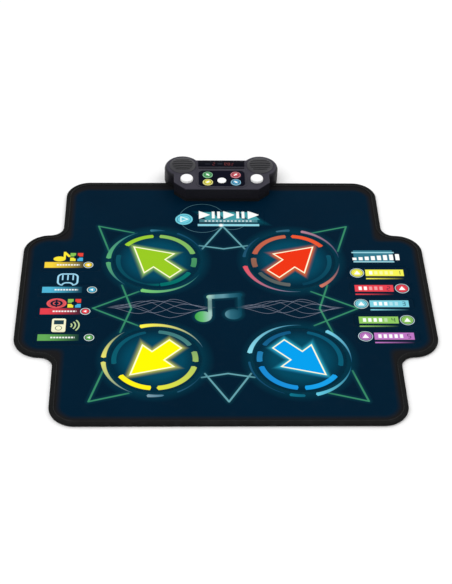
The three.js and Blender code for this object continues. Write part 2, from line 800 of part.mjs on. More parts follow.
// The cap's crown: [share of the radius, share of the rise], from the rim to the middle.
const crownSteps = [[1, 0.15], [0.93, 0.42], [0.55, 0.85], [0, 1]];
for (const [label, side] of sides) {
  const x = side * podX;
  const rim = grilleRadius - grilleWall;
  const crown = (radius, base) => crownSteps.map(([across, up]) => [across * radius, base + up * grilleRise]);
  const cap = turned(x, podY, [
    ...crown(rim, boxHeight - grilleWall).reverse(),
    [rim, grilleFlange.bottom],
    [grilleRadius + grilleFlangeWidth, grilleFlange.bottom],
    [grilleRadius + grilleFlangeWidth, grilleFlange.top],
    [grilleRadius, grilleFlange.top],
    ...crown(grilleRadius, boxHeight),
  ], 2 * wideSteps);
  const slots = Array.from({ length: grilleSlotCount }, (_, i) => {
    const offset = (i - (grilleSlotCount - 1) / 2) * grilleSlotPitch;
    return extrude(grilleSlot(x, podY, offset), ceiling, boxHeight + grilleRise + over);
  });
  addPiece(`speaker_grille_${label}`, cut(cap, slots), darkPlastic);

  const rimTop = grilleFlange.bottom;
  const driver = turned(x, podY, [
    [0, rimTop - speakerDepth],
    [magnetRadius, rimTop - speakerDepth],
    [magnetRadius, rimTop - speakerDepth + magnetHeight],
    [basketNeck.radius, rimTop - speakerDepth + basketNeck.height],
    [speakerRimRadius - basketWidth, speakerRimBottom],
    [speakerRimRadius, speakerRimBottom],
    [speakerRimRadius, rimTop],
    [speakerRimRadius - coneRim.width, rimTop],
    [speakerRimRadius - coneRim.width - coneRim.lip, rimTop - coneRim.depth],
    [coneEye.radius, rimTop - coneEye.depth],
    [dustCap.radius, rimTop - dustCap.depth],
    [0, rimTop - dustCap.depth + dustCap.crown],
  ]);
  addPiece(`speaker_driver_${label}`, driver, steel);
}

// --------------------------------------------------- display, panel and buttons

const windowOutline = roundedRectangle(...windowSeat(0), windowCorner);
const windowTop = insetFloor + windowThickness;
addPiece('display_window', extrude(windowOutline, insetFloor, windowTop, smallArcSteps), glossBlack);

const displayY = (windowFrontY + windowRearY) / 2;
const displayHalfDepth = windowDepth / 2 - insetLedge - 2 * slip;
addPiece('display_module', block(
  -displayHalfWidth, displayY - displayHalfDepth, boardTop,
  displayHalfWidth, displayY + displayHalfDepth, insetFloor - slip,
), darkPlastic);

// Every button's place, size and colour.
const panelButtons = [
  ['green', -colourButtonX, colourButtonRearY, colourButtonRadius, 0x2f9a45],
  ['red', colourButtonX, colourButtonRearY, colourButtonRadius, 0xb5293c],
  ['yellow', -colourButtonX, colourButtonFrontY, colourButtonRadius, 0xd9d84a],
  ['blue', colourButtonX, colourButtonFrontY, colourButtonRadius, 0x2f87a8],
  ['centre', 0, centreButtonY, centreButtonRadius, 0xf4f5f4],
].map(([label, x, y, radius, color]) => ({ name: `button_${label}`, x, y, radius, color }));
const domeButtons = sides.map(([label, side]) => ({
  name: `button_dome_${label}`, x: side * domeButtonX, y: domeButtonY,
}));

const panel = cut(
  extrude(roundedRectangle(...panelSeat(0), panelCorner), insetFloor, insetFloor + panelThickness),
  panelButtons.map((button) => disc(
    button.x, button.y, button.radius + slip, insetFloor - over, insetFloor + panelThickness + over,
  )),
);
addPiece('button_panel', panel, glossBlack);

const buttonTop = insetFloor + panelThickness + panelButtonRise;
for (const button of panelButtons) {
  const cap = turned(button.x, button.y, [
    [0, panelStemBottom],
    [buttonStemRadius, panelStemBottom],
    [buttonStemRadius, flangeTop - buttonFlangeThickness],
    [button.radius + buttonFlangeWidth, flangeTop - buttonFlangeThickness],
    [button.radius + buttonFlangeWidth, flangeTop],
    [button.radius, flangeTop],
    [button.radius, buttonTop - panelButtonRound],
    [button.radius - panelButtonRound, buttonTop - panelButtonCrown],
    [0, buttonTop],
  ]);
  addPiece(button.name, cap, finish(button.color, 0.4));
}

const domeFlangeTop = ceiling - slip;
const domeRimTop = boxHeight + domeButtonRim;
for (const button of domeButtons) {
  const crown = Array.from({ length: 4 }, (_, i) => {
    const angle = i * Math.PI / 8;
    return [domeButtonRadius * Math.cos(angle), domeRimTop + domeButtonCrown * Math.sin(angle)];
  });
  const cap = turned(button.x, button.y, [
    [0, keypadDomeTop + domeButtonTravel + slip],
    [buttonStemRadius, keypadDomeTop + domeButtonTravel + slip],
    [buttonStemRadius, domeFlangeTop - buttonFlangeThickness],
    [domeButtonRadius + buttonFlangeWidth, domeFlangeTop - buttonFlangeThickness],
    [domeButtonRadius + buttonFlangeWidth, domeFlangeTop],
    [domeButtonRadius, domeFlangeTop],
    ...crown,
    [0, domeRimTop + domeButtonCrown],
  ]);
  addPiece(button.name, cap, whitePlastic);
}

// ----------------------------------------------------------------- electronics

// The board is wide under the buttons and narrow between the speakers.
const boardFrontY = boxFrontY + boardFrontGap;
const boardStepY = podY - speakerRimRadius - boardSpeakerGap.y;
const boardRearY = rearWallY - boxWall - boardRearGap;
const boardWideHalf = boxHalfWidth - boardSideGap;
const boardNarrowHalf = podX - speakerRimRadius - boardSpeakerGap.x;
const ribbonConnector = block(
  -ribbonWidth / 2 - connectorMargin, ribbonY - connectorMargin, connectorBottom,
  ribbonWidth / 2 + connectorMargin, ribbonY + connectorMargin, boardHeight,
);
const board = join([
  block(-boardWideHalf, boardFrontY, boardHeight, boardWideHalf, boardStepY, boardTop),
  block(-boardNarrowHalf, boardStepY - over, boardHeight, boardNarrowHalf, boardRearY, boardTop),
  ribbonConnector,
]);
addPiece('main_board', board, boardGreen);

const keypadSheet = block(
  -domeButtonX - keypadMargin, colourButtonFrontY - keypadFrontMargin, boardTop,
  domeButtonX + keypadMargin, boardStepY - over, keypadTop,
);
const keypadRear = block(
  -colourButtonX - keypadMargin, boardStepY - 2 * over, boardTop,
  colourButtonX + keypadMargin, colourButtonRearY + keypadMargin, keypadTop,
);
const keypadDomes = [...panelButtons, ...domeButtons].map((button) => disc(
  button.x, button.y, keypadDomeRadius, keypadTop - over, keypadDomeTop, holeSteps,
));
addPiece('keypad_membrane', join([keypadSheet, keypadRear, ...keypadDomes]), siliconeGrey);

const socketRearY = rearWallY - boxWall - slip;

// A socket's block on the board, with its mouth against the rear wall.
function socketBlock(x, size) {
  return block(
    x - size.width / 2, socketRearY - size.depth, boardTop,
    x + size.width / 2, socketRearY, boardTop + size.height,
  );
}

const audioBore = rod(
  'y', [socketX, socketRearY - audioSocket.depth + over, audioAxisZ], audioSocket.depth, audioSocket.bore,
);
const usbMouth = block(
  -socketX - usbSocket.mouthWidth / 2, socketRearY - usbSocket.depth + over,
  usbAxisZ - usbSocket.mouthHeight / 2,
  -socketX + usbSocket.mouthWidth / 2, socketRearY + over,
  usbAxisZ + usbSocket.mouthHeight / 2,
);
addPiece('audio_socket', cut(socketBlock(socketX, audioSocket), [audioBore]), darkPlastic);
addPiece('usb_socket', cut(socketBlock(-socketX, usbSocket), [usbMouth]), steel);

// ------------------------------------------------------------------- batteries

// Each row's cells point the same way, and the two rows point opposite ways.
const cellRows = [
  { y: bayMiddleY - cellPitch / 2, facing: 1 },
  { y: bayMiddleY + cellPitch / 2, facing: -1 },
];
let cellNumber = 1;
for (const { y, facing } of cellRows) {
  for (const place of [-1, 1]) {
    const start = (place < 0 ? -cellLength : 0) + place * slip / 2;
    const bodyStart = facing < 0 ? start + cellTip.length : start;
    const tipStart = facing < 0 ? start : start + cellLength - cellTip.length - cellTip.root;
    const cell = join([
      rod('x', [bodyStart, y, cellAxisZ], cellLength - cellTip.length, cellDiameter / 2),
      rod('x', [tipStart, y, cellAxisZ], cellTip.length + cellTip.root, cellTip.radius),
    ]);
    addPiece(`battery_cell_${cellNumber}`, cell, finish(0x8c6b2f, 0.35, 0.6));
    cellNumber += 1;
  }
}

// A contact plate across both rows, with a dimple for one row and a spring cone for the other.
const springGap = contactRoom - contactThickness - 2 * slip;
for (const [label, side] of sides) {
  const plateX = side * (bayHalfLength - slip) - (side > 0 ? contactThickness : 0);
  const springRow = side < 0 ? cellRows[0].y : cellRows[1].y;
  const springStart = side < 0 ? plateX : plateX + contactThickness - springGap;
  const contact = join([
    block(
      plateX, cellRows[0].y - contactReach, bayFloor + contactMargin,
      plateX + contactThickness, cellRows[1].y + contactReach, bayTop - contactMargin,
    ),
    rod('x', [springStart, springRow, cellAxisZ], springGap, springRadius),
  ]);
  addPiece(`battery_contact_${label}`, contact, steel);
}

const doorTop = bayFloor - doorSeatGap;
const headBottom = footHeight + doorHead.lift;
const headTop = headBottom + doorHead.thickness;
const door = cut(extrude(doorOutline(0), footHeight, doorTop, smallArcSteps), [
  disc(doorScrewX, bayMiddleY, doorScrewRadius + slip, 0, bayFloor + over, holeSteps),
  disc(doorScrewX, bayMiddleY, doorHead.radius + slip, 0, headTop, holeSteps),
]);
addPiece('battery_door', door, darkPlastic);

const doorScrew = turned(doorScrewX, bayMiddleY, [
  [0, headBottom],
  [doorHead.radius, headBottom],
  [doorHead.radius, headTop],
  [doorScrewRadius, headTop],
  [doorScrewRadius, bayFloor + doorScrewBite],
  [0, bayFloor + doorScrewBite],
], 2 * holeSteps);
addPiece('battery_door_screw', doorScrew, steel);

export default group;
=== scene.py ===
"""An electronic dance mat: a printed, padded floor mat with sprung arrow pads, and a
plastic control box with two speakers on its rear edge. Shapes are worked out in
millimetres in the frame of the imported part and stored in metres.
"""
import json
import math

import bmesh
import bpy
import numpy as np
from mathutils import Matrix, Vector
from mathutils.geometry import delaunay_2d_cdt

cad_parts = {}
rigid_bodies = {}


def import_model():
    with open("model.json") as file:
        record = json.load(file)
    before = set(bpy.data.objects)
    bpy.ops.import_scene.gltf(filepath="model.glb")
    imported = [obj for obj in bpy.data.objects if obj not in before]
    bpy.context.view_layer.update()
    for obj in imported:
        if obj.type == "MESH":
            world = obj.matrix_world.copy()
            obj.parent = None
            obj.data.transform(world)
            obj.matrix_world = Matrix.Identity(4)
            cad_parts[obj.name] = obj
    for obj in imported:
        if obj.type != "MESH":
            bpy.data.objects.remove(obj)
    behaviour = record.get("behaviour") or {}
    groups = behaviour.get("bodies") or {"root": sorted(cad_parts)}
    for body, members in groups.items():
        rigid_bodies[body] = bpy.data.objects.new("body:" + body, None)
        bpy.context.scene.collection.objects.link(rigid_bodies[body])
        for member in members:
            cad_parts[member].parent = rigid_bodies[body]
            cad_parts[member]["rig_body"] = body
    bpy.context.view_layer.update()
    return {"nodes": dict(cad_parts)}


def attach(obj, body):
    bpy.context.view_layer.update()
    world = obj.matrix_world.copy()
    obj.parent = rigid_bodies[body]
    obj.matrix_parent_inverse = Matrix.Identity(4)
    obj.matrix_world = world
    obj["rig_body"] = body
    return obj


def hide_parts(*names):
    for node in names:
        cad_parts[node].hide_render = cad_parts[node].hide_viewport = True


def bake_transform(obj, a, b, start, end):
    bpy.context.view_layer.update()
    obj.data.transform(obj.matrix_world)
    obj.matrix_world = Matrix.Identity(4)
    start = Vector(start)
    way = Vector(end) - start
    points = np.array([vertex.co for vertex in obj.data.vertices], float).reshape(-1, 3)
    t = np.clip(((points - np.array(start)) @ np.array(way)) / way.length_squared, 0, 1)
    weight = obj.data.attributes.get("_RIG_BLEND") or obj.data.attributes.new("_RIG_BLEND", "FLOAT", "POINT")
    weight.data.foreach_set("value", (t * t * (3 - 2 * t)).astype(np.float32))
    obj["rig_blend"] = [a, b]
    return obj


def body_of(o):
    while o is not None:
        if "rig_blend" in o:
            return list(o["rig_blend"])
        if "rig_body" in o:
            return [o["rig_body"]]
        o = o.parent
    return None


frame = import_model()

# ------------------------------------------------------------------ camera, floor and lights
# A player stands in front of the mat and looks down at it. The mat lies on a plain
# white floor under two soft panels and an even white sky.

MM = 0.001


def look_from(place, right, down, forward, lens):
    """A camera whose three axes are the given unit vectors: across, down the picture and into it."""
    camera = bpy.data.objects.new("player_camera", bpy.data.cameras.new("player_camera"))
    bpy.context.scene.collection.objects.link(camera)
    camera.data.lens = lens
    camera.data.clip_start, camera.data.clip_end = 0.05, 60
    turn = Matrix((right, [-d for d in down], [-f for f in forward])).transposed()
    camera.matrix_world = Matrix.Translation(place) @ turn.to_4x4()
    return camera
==
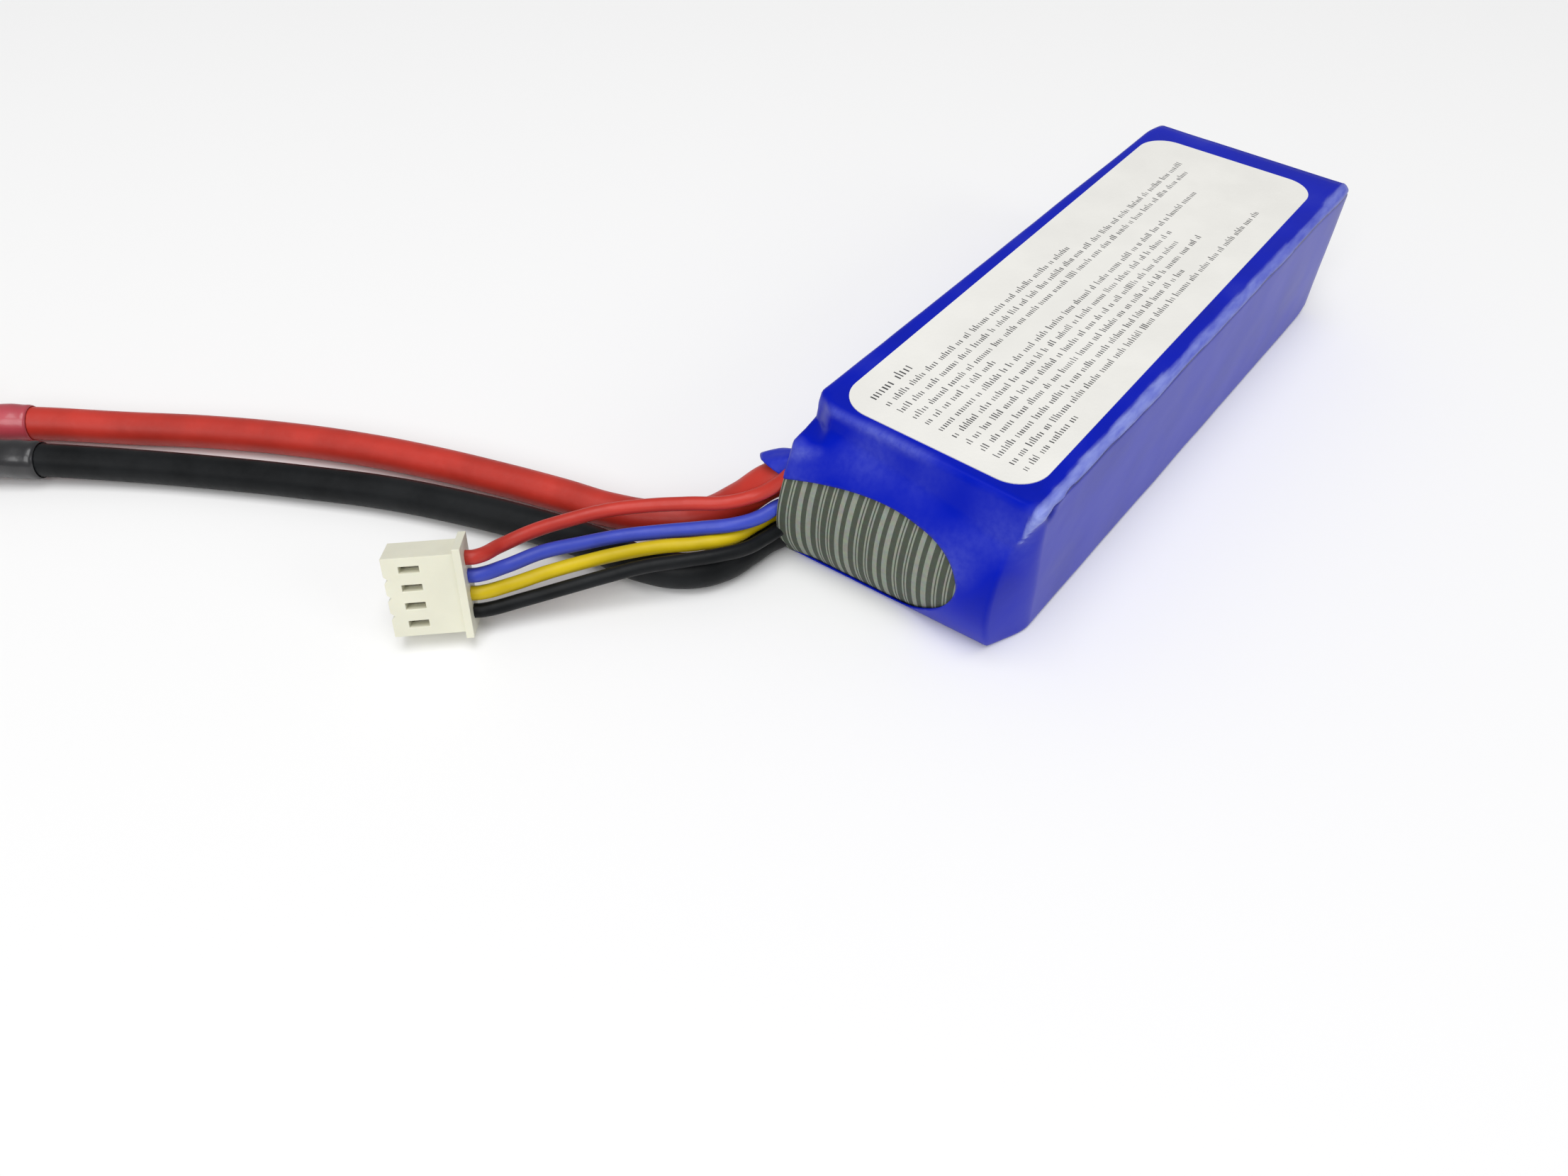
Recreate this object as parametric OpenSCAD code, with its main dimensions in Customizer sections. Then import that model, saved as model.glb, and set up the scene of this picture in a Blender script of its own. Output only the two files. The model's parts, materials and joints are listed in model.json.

## EXERCISE GOAL
From the listing above, copy out each line where the word "objects" appears.

## FINISHED TASK
    before = set(bpy.data.objects)
    imported = [obj for obj in bpy.data.objects if obj not in before]
            bpy.data.objects.remove(obj)
        rigid_bodies[body] = bpy.data.objects.new("body:" + body, None)
        bpy.context.scene.collection.objects.link(rigid_bodies[body])
    camera = bpy.data.objects.new("player_camera", bpy.data.cameras.new("player_camera"))
    bpy.context.scene.collection.objects.link(camera)